Department meeting - presentation by Przemysław Kurek

We invite you to the Department of Political Economy meeting, which will take place on 7.11.2023 at 17:00 in room A409.

Przemysław Kurek will present his research on "How to apply Causal Inference in observational studies? Conditional Instrumental Variable analysis based on the Causal Diagram approach: The impact of Foreign Language Skills on Wages" (abstract below). This part of the meeting will be held in English.

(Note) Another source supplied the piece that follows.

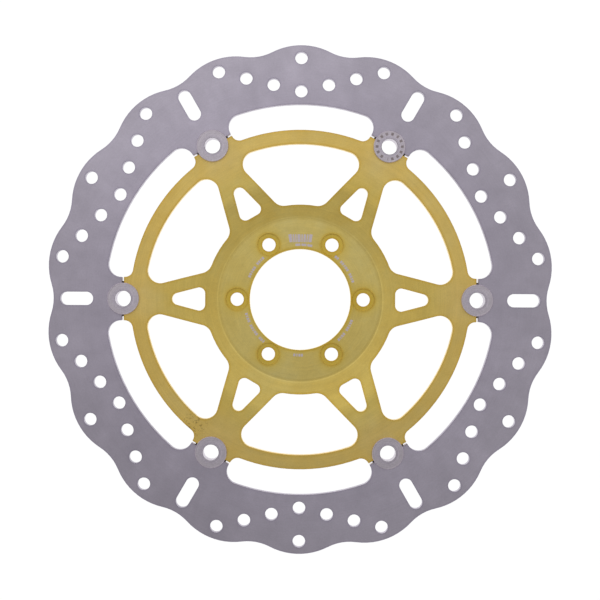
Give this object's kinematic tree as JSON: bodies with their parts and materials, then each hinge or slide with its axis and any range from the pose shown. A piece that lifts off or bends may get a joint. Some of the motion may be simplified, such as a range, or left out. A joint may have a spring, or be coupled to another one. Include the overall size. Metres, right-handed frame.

In the second part of the meeting we will discuss current organizational issues of the Department (in Polish).

Abstract
While the impact of Foreign Language Skills on wages is the phenomenon investigated by many researchers, strict causal evidence in this matter can not be present, as this setting is purely observational. Existing studies base mostly on cross-section correlational modelling and are subject to many sources of bias: Attenuation Bias, Bicausality Bias, Confounding Bias and Selection Bias. In this study we present how to improve the quality of the current approach using Causal Diagram methodology. First, we point out that simple correlational models with control variables are addressing only one of those sources of endogeneity leaving in most cases other sources intact and possibly result in the systematically biased estimations. Second, by the inclusion of control variables, the possibility of including Bias-Inducing variables also arises. In order to better address these problems we suggest using a Conditional Instrumental Variable (IV) approach based on Causal Diagram methodology taking mother and father education as conditional instruments. These potential instruments were not used in this setting before, as the classical IV assumptions were not satisfied. However, in the Causal Diagram methodology the IV assumptions are formulated differently, and therefore allows for much more convenient variable selection in the Conditional IV models. This opens the possibility to explore new instruments, which still have the downside of being control-dependent, but have the potential to bring additional information as they address all sources of endogeneity.